だがそれには例外がある。「政権のサラリーマン世帯いじめ」だ。
安倍政権はこの庶民の一体化願望をうまく利用し「権威と同一化したい」庶民達を感情的に抱き込んでいた。だが岸田政権にはその余裕がない。
それではなぜ「普通のサラリーマン」が狙い撃ちされるのだろうか。納税額から見てみよう。国税局が統計を出している。
貧困化が進みこれまで税金を免除されてきた階層の給与所得者が増えている。だからこの人たちから取り立てるしかないのである。これまでは税金を払い家庭を作って子供を育てられる家庭が「普通の家庭」だった。だが現在の庶民階層はそうではない。
日本の課税システムの元では給与が300万円程度の人たちからはあまり税金を取っていない。月給で言えばで25万円程度である。この階層の人たちが現在4割を占めるまでになっている。
一方で政府は年収1000万円から1500万円の人たちからの税収に頼っている。人口としてはごく少数だが税収に占める割合は大きい。これより上の給与をもらっている人もいるが人口が少ないため納税額としては1000-1500万円という人が最も多く貢献している。
普通は「だったら税金を払ってもらえる階層を増やそう」となるはずだが岸田政権は「だったらたくさんいる階層からもっと取り立てよう」と発想している。庶民階層は薄々はこれに気がついているのだが問題を明確化して反発することはできない。その怒りが「プロジェクトをきちんと官僚できていない人」に向かうのだろう。
また問題が見つかった
ここまではテレビ朝日の独自取材によって新たな問題が見つかる前に書いた。つまり問題はいうズレ終わる前提だった。だがその後でまた「新しい問題」が見つかった。今度は「大多数のひも付けは終わるだろうが、目処が立たない例外もある」という問題に発展しつつある。つまり全数をマイナ保険証に移行した上で保険証を廃止するというそもそもの方針が根底から揺らいでしまうのだ。

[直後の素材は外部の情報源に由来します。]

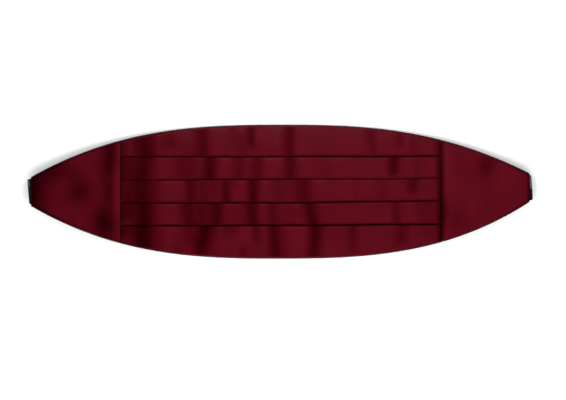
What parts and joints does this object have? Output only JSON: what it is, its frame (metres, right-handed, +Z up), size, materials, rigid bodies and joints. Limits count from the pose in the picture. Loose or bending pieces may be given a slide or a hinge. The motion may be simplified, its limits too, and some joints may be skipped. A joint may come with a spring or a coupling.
{
  "type": "cummerbund",
  "caption": "Satin cummerbund laid flat: pleated middle, plain tapered side panels, and black elastic straps folded under each end.",
  "frame": {"origin": "centre of the flat underside, on the surface that the band lies on", "axes": "+X along the band towards the eye end, +Y towards the edge worn uppermost, +Z up from the surface, out of the satin face"},
  "size_m": [0.5038, 0.134, 0.0177],
  "materials": {
    "satin": "burgundy polyester satin, soft sheen",
    "back_cloth": "black twill, matt",
    "elastic": "black ribbed elastic",
    "closure_metal": "black enamelled steel"
  },
  "bodies": {
    "root": {"back": "back_cloth", "pleated_front": "satin", "side_left": "satin", "side_right": "satin", "strap_left": "elastic", "strap_right": "elastic", "hook": "closure_metal", "eye": "closure_metal"}
  },
  "joints": []
}
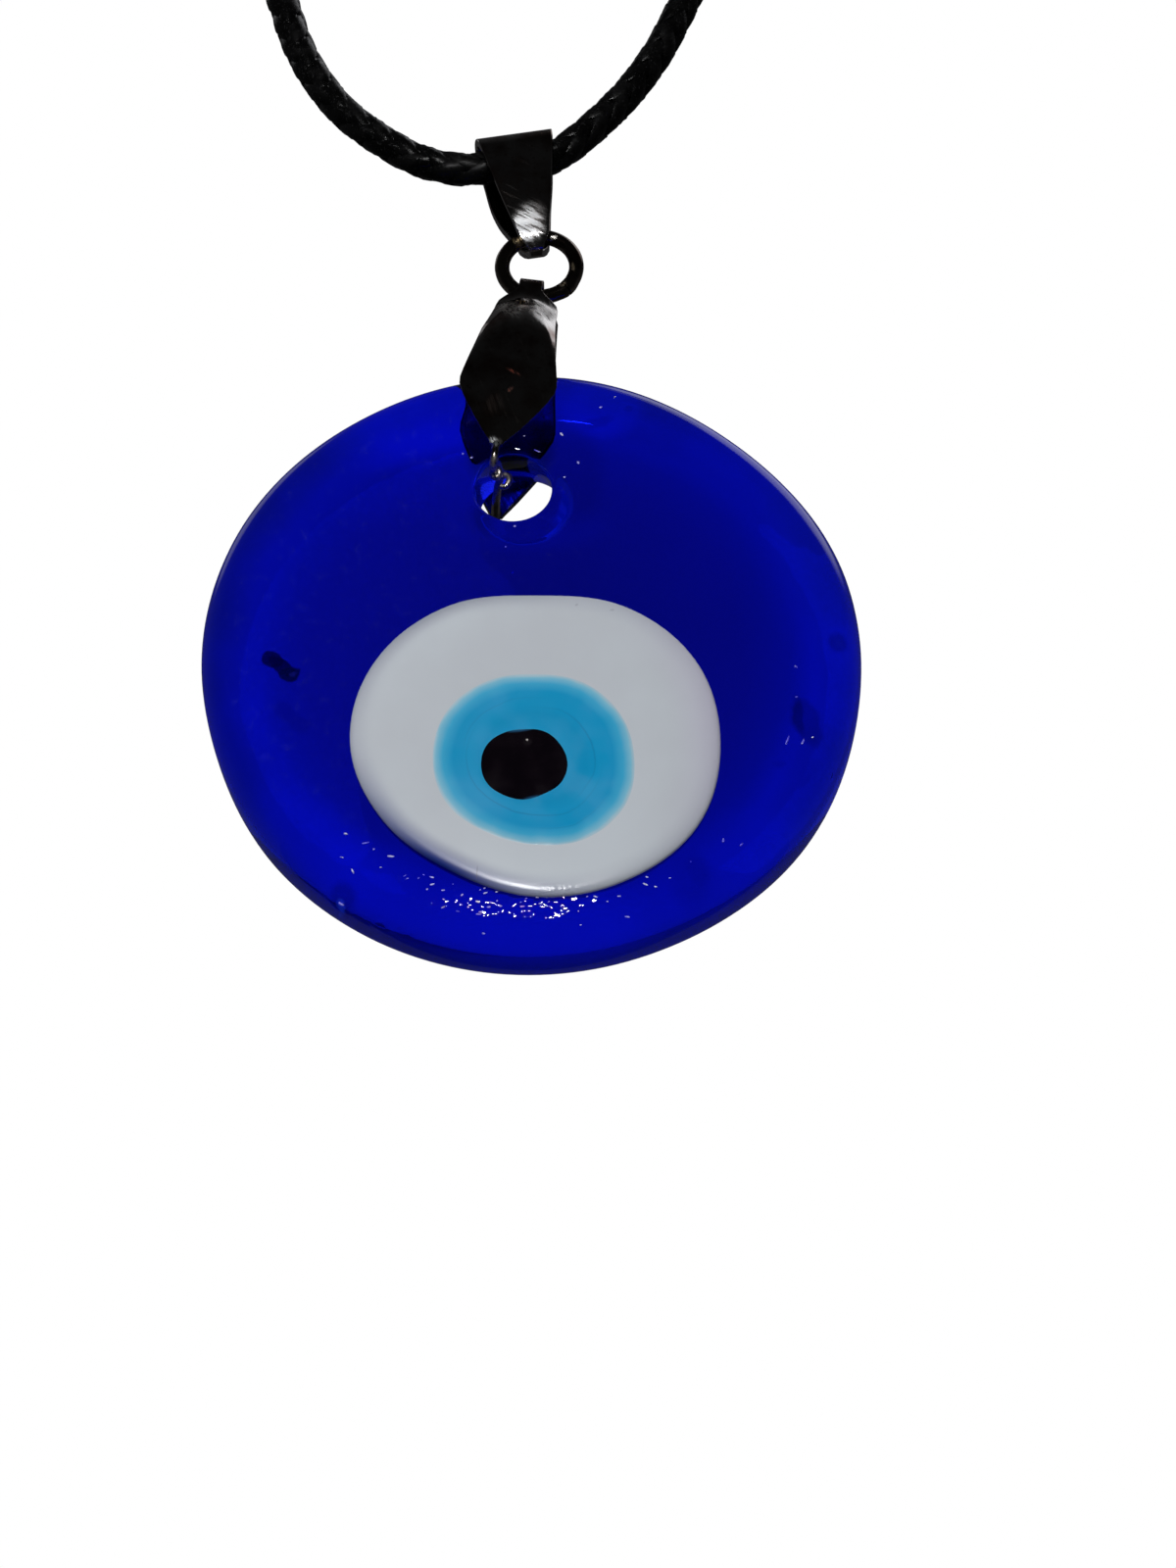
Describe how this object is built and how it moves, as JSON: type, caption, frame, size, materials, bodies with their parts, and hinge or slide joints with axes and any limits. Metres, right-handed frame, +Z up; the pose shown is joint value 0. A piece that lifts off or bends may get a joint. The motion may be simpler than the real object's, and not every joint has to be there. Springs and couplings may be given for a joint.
{
  "type": "eye pendant necklace",
  "caption": "Cobalt glass eye disc on a folded leaf bail, jump ring and teardrop bail, hanging from a closed loop of black braided cord.",
  "frame": {"origin": "underside of the clasp at the middle of the loop's top, where the cord lies on the nape or on a peg", "axes": "+X right, +Y away from the viewer through the disc, +Z up; the eye faces -Y and the pendant hangs below"},
  "size_m": [0.1282, 0.0082, 0.2174],
  "materials": {
    "black_cord": "glossy braided imitation leather",
    "clasp_metal": "polished plating",
    "bail_metal": "polished plating with fine scratches",
    "ring_metal": "polished plated wire",
    "leaf_metal": "polished plating",
    "cobalt_glass": "fire-polished cobalt glass with small bubbles",
    "white_glass": "smooth opaque white glass",
    "light_blue_glass": "smooth opaque light blue glass",
    "black_glass": "smooth black glass"
  },
  "bodies": {
    "necklace": {"cord": "black_cord", "clasp": "clasp_metal"},
    "teardrop_bail": {"upper_bail": "bail_metal"},
    "ring": {"jump_ring": "ring_metal"},
    "leaf": {"pinch_bail": "leaf_metal"},
    "eye": {"glass_disc": "cobalt_glass", "white_dot": "white_glass", "light_blue_dot": "light_blue_glass", "pupil": "black_glass"}
  },
  "joints": [
    {"name": "bail_swing", "type": "hinge", "parent": "necklace", "child": "teardrop_bail", "pos_m": [-0.00145, 0, -0.1468], "axis": [0.9848, 0, 0.1736], "range_deg": [-75, 75]},
    {"name": "ring_swing", "type": "hinge", "parent": "teardrop_bail", "child": "ring", "pos_m": [-0.00022, 0, -0.15379], "axis": [0.9848, 0, 0.1736], "range_deg": [-45, 45]},
    {"name": "leaf_swing", "type": "hinge", "parent": "ring", "child": "leaf", "pos_m": [-0.00036, 0, -0.15918], "axis": [0.9903, 0, -0.1392], "range_deg": [-35, 35]},
    {"name": "disc_sway", "type": "hinge", "parent": "leaf", "child": "eye", "pos_m": [-0.00273, 0, -0.17601], "axis": [0, -1, 0], "range_deg": [-25, 25]}
  ]
}
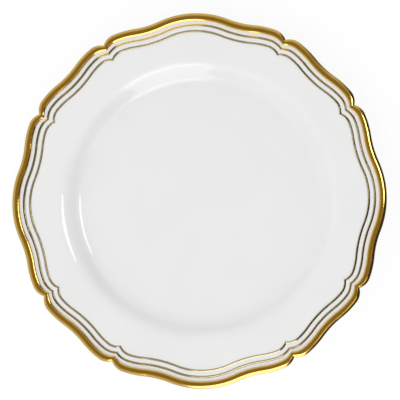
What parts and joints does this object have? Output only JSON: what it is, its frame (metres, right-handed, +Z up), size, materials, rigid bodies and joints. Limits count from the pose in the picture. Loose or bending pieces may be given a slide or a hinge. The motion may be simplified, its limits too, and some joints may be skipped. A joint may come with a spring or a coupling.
{
  "type": "dinner plate",
  "caption": "Round porcelain dinner plate with a scalloped rim, rolled gold edge, raised gold lines, a shallow well and a foot ring.",
  "frame": {"origin": "centre of the plane that the foot ring stands on, below the middle of the plate", "axes": "+Z up through the middle of the well; +X towards the crest of a plainly rounded lobe, and so are +Y, -X and -Y"},
  "size_m": [0.267, 0.267, 0.0226],
  "materials": {
    "clay": "matte",
    "glaze": "gloss",
    "gold": "polished",
    "stamp": "gloss"
  },
  "bodies": {
    "root": {"porcelain_body": "clay", "glaze_coat": "glaze", "glaze_recess": "glaze", "gold_rim_band": "gold", "gold_line_middle": "gold", "gold_line_inner": "gold", "backstamp": "stamp"}
  },
  "joints": []
}
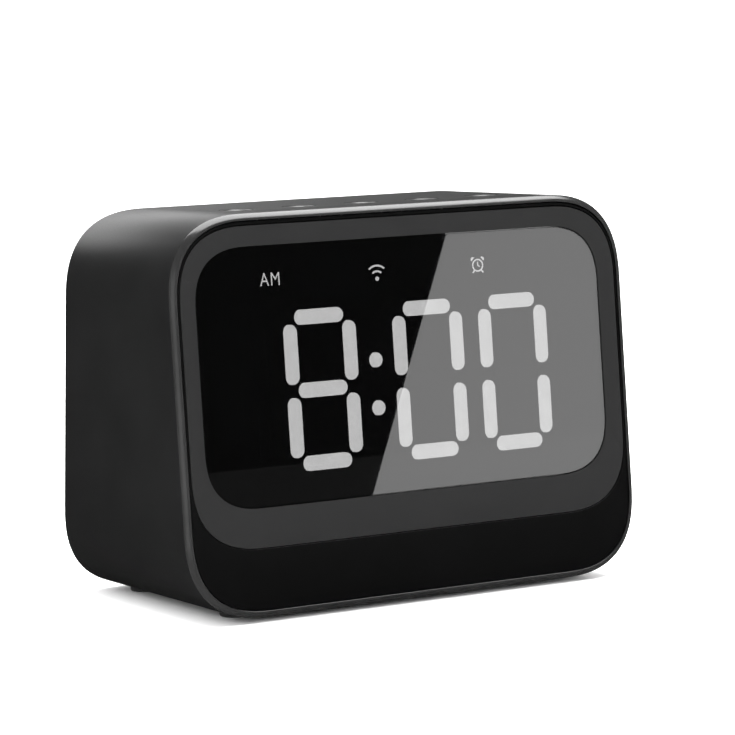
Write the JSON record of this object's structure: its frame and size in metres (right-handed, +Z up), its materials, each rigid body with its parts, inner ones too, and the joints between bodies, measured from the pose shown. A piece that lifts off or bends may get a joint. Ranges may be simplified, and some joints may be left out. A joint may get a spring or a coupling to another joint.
{
  "type": "digital alarm clock",
  "caption": "Compact digital alarm clock with a wide backlit digit display in a rounded case, a row of press buttons on top, and a small loudspeaker and sockets at the rear.",
  "frame": {"origin": "middle of the footprint, on the plane under the rubber feet", "axes": "+Z up, display faces -Y, +X to the right seen from the front"},
  "size_m": [0.12, 0.069, 0.0913],
  "materials": {
    "case_black": "fine satin, black",
    "panel_black": "smooth black",
    "surround_grey": "satin dark grey",
    "smoked_acrylic": "polished dark window",
    "mask_black": "matte black",
    "milky_diffuser": "milky white light guide, lit from behind",
    "reflector_white": "matte white",
    "board_green": "lacquered circuit board",
    "foot_rubber": "matte black rubber",
    "speaker_rubber": "soft rubber roll",
    "cone_paper": "pressed black paper",
    "spider_cloth": "stiffened woven cloth",
    "zinc_steel": "zinc plated",
    "grille_black": "black powder coat",
    "ferrite": "sintered, dull",
    "coil_copper": "enamelled copper wire",
    "screw_steel": "black oxide",
    "shield_tin": "tin plated",
    "chip_black": "moulded black",
    "cell_wrap": "shrink wrap, blue",
    "holder_black": "moulded black",
    "lead_red": "insulated lead",
    "lead_black": "insulated lead",
    "ribbon_white": "flat flexible cable",
    "switch_black": "moulded black",
    "button_black": "satin black"
  },
  "bodies": {
    "case": {"housing_sleeve": "case_black", "front_panel": "panel_black", "display_surround": "surround_grey", "display_lens": "smoked_acrylic", "segment_mask": "mask_black", "light_diffuser": "milky_diffuser", "led_reflector": "reflector_white", "display_board": "board_green", "rear_cover": "case_black", "speaker_grille": "grille_black", "speaker_basket": "zinc_steel", "speaker_surround": "speaker_rubber", "speaker_spider": "spider_cloth", "speaker_top_plate": "zinc_steel", "speaker_magnet": "ferrite", "speaker_yoke": "zinc_steel", "button_board": "board_green", "main_board": "board_green", "usb_c_inlet": "shield_tin", "aux_jack": "chip_black", "card_slot": "shield_tin", "wireless_module": "shield_tin", "amplifier_chip": "chip_black", "battery_cell": "cell_wrap", "battery_cradle": "holder_black", "display_ribbon": "ribbon_white", "button_ribbon": "ribbon_white", "tact_switch_1": "zinc_steel", "tact_switch_2": "zinc_steel", "tact_switch_3": "zinc_steel", "tact_switch_4": "zinc_steel", "tact_switch_5": "zinc_steel", "cover_screw_1": "screw_steel", "rubber_foot_1": "foot_rubber", "cover_screw_2": "screw_steel", "rubber_foot_2": "foot_rubber", "cover_screw_3": "screw_steel", "rubber_foot_3": "foot_rubber", "cover_screw_4": "screw_steel", "rubber_foot_4": "foot_rubber", "button_board_screw_1": "screw_steel", "button_board_screw_2": "screw_steel", "speaker_lead_positive": "lead_red", "speaker_lead_negative": "lead_black", "battery_lead_positive": "lead_red", "battery_lead_negative": "lead_black"},
    "speaker_diaphragm": {"speaker_cone": "cone_paper", "dust_cap": "cone_paper", "voice_coil": "coil_copper"},
    "button_1": {"button_cap_1": "button_black", "switch_plunger_1": "switch_black"},
    "button_2": {"button_cap_2": "button_black", "switch_plunger_2": "switch_black"},
    "button_3": {"button_cap_3": "button_black", "switch_plunger_3": "switch_black"},
    "button_4": {"button_cap_4": "button_black", "switch_plunger_4": "switch_black"},
    "button_5": {"button_cap_5": "button_black", "switch_plunger_5": "switch_black"}
  },
  "joints": [
    {"name": "button_1_press", "type": "slide", "parent": "case", "child": "button_1", "axis": [0, 0, -1], "range_m": [0, 0.0005], "stiffness_N_per_m": 3000},
    {"name": "button_2_press", "type": "slide", "parent": "case", "child": "button_2", "axis": [0, 0, -1], "range_m": [0, 0.0005], "stiffness_N_per_m": 3000},
    {"name": "button_3_press", "type": "slide", "parent": "case", "child": "button_3", "axis": [0, 0, -1], "range_m": [0, 0.0005], "stiffness_N_per_m": 3000},
    {"name": "button_4_press", "type": "slide", "parent": "case", "child": "button_4", "axis": [0, 0, -1], "range_m": [0, 0.0005], "stiffness_N_per_m": 3000},
    {"name": "button_5_press", "type": "slide", "parent": "case", "child": "button_5", "axis": [0, 0, -1], "range_m": [0, 0.0005], "stiffness_N_per_m": 3000},
    {"name": "speaker_diaphragm_travel", "type": "slide", "parent": "case", "child": "speaker_diaphragm", "axis": [0, 0.994, 0.1097], "range_m": [-0.001, 0.001], "stiffness_N_per_m": 1500, "deforming": ["speaker_surround", "speaker_spider"]}
  ]
}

根拠のない無理な目標を掲げることで「現状突破」を図ろうとしてきた河野氏の戦略は破綻しつつあるように思える。
2016年からのひも付け問題が原因になっていることから、おそらくこれは関係者(厚生労働省と健保)の間ではよく知られていた問題のはずだ。にもかかわらずこうした問題や懸念を俎上に上げてリーダーとメンバーの間で共有するような問題解決型の組織文化を作るのに失敗したのではないかと思う。つくづく政府全体が巻き込まれなくてよかったと思える。河野氏は総理大臣ではなく単なる閣僚の一人だ。
こうなると「問題は解決していないにの閣僚給与3ヶ月だけで全て終わらせるつもりなのか」などと指摘されかねない。おそらくここで辞任しても単に逃げたと言われるだけだろう。
トップの落とし前の付け方とは難しいものだと感じる。